The project utilizes:
- Web scraping through net/http and Go-colly
- Headless Web scraping via Go-rod
- Rotating proxies through Mubeng
- Web interface provided via simple html, css, js routed through Go-chi
- Includes: add new, see existing
- Includes: edit/delete existing, see history
- Includes: add new, see existing
- Includes: edit/delete existing, see history
- Bulk Actions
- Cleanse inputs; perhaps a library can be utilized to handle this
- Security
Github: https://github.com/kitabisa/mubeng
Installation:
▶ git clone https://github.com/kitabisa/mubeng ▶ cd mubeng ▶ make build ▶ (sudo) mv ./bin/mubeng /usr/local/bin ▶ make clean
Example usage:
$ mubeng -f mubeng_proxies.txt -r 100 -a 127.0.0.1:9453
(Add -w if the proxies file will change)
Your supersecret file contains sensitive info.
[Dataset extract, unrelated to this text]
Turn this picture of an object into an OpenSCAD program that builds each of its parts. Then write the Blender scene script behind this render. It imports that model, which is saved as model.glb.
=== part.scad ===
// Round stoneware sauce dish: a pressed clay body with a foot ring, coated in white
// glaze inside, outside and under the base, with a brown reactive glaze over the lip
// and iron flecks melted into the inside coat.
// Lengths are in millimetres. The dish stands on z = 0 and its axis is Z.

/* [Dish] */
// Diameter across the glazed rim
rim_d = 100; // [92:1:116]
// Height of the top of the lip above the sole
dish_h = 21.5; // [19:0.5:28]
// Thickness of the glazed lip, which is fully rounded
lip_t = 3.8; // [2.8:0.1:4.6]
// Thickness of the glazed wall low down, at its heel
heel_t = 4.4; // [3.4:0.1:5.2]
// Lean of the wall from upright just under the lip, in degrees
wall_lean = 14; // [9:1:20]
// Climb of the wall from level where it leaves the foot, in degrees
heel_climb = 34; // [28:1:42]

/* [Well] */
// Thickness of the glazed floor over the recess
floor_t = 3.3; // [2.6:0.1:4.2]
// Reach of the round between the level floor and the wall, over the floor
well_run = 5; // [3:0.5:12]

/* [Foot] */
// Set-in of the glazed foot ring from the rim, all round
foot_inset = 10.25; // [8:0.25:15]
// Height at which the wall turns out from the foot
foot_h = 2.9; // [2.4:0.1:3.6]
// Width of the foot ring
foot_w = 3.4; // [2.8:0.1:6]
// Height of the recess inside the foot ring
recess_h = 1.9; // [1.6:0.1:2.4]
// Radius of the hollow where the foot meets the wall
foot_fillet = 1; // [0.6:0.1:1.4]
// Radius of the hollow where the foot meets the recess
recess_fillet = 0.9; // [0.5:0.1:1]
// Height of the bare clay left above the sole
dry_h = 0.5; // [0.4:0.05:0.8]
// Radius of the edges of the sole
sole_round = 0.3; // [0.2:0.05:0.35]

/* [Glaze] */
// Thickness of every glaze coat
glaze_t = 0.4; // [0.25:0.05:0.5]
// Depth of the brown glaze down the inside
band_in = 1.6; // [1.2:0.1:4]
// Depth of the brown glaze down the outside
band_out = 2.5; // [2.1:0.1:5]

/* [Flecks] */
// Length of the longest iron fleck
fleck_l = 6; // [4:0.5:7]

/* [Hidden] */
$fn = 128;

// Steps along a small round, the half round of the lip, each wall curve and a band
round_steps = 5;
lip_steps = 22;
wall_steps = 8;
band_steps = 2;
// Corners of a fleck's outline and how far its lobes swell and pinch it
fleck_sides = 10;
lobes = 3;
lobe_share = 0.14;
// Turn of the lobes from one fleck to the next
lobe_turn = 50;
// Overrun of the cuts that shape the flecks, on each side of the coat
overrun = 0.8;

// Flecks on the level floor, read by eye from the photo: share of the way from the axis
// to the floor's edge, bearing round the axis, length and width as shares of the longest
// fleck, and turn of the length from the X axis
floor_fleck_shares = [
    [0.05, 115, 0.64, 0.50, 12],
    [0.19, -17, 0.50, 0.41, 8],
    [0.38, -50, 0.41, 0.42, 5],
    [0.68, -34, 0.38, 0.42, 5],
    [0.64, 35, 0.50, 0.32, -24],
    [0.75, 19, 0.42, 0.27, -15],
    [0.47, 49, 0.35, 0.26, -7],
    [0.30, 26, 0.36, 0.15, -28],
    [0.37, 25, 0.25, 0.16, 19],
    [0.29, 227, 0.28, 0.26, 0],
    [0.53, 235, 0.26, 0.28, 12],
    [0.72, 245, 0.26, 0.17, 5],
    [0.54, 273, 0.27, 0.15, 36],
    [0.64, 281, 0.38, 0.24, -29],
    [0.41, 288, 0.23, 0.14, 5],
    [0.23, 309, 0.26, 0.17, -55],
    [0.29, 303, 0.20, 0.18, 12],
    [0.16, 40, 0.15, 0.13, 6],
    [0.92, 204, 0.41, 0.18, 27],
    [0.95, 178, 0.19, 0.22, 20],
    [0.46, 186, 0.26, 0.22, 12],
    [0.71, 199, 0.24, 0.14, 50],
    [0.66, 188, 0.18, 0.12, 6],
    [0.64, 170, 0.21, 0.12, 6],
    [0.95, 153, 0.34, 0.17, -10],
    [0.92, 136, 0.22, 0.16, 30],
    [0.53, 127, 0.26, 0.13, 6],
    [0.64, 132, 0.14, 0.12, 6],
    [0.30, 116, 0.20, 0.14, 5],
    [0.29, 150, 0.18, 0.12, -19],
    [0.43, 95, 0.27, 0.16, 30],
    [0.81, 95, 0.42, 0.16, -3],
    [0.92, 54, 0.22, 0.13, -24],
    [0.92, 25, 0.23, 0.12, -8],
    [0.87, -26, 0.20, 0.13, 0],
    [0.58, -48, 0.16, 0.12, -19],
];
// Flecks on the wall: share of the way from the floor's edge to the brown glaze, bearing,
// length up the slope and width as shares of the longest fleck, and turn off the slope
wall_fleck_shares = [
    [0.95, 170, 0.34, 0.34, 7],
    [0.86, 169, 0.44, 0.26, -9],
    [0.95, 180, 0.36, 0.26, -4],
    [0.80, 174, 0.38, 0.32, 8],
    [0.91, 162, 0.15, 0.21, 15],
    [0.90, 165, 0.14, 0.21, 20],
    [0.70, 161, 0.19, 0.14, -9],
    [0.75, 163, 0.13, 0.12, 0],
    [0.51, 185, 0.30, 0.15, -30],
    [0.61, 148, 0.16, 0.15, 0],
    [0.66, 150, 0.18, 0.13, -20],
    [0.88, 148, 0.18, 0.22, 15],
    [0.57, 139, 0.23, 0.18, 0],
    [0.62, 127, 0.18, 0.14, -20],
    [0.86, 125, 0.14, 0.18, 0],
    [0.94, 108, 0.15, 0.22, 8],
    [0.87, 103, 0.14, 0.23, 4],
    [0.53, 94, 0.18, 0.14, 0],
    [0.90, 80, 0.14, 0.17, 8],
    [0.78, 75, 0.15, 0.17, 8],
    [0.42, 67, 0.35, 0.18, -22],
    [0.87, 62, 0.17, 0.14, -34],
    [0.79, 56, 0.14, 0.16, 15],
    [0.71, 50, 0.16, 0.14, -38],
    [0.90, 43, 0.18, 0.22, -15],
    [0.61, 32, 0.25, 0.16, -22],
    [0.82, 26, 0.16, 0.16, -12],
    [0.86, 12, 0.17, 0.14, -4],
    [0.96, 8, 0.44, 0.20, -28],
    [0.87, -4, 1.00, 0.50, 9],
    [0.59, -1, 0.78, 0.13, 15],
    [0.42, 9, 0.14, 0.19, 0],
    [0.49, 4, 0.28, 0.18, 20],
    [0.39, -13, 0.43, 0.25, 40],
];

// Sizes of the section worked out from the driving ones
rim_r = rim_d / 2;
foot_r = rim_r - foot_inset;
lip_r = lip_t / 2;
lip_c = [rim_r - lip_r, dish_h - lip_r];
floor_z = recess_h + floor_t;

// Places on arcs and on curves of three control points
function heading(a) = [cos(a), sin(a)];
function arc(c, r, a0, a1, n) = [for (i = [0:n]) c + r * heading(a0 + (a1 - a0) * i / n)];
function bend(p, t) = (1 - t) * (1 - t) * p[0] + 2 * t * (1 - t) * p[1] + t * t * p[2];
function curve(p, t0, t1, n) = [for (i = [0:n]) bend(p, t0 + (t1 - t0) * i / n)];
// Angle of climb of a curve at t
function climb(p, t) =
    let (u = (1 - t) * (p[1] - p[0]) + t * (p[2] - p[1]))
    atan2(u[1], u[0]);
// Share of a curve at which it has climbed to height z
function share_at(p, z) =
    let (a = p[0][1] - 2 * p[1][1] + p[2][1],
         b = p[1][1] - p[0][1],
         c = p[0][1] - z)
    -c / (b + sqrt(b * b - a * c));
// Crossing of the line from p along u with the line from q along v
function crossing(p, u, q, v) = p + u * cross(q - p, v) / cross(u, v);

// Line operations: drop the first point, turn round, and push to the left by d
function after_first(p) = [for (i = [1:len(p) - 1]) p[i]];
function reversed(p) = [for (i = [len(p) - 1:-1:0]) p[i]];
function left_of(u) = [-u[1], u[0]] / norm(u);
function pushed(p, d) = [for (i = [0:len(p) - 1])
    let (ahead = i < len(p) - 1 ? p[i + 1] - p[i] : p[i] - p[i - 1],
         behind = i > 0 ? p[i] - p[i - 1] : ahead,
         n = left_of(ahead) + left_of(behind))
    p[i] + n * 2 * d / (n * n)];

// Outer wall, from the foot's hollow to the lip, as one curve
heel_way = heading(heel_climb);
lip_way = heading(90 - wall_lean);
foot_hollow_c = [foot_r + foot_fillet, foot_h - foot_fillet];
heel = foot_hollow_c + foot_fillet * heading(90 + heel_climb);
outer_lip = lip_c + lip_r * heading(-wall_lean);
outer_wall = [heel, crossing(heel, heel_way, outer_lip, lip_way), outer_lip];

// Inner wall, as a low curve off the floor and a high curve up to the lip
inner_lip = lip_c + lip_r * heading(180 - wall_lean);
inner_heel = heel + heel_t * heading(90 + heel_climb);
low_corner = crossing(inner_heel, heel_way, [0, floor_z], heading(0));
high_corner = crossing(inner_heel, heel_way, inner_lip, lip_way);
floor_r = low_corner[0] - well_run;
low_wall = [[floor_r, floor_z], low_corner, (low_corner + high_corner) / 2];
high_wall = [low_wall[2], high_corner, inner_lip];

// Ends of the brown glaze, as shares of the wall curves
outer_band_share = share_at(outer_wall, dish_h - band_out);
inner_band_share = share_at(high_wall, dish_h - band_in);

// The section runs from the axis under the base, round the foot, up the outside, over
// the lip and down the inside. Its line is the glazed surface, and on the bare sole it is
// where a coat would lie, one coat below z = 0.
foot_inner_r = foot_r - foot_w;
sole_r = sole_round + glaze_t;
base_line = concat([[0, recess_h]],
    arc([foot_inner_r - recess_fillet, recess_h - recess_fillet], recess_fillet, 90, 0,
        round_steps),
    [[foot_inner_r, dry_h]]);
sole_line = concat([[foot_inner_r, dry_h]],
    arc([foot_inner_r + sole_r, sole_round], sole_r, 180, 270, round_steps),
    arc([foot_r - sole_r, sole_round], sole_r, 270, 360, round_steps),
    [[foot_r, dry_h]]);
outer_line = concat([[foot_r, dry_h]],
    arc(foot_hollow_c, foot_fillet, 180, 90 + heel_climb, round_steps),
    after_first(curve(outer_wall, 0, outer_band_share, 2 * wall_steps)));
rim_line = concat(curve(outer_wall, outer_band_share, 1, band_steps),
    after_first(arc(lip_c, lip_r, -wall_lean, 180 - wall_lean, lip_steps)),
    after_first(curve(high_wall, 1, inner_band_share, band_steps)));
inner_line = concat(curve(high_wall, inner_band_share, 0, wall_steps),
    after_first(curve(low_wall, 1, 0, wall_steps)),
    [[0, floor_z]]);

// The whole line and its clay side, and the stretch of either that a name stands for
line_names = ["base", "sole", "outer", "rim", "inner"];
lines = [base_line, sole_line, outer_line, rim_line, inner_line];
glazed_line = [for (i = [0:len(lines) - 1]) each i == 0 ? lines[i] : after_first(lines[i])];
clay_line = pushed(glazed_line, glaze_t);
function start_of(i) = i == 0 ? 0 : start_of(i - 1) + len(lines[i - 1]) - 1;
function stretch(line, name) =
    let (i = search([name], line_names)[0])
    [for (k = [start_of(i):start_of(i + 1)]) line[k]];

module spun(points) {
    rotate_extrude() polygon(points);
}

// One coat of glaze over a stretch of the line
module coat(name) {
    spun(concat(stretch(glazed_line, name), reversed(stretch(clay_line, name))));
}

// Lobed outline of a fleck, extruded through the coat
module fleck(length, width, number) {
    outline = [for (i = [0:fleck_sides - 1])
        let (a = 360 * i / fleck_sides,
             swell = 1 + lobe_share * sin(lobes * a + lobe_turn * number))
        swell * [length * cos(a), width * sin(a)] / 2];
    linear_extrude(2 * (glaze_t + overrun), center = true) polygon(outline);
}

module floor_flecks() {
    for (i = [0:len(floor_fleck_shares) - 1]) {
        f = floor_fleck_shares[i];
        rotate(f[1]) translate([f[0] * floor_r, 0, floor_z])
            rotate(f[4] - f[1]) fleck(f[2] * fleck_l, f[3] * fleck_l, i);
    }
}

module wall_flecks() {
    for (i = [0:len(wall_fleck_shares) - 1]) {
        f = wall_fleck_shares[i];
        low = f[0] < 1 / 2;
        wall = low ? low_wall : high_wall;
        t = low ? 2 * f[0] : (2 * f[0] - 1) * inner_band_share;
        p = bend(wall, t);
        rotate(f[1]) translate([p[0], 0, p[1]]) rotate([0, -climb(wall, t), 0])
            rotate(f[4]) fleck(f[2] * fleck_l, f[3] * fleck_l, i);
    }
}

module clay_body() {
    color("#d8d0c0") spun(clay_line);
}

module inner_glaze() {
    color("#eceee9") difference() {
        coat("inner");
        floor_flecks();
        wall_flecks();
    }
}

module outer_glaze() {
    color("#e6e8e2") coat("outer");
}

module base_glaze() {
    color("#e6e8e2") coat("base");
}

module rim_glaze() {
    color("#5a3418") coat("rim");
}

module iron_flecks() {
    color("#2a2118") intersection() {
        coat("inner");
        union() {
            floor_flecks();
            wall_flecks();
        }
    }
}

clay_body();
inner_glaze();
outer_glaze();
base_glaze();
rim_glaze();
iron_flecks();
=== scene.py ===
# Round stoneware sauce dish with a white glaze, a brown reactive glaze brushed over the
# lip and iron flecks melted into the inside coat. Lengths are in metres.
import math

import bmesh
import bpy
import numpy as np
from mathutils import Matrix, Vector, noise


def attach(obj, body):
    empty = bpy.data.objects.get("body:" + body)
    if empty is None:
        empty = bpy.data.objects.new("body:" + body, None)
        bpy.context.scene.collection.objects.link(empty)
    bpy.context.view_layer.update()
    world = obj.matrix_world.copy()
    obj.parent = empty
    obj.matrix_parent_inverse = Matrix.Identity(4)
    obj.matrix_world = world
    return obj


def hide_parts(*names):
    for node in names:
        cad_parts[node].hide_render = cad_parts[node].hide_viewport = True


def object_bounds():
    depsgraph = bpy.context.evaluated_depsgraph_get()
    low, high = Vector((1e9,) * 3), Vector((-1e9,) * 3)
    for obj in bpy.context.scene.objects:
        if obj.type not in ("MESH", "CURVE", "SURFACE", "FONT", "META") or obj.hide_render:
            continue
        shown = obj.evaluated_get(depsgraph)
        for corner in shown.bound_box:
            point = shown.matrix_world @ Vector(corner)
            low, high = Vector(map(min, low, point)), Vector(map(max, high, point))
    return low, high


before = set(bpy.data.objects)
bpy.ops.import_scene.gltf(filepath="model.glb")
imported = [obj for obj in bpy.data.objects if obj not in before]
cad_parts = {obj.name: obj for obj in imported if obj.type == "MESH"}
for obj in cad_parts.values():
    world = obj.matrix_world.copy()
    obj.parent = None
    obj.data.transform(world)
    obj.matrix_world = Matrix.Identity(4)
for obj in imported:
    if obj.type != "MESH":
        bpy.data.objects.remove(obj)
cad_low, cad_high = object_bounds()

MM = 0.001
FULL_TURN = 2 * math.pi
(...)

Here is a sample supersecret.go file:
package config
var PROXIES_DOWNLOAD_URL string = "https://example.com/" // returns txt file with proxies in format: IP:port:username:password
var PROXY_LOCAL_URL string = "127.0.0.1:9453"
var SMTP_SERVER string = "mail.example.com"
var SMTP_PORT int = 587
var SMTP_EMAIL string = "mail@example.com"
var SMTP_PASS string = "example-pass"
var GPT_AUTH_TOKEN string = "sk-gpt_auth_token"
Simply run main.go using go run main.go
Congrats! You should now be running the scraper on localhost:3000
- SSL-enforced content not visible (ie lottie animation)
result, err := scraping.ScrapeSite("https://website.com/", "span.price > span.res", false) if err != nil { fmt.Printf("Error: %v\n", err) } if result == "" { result = "Not Found"} fmt.Printf("Res: %v\n", result)
The project is publicized for educational purposes, and should not be used for misconduct. Please ensure you have the permission to scrape websites that you scrape if you choose to use the tool.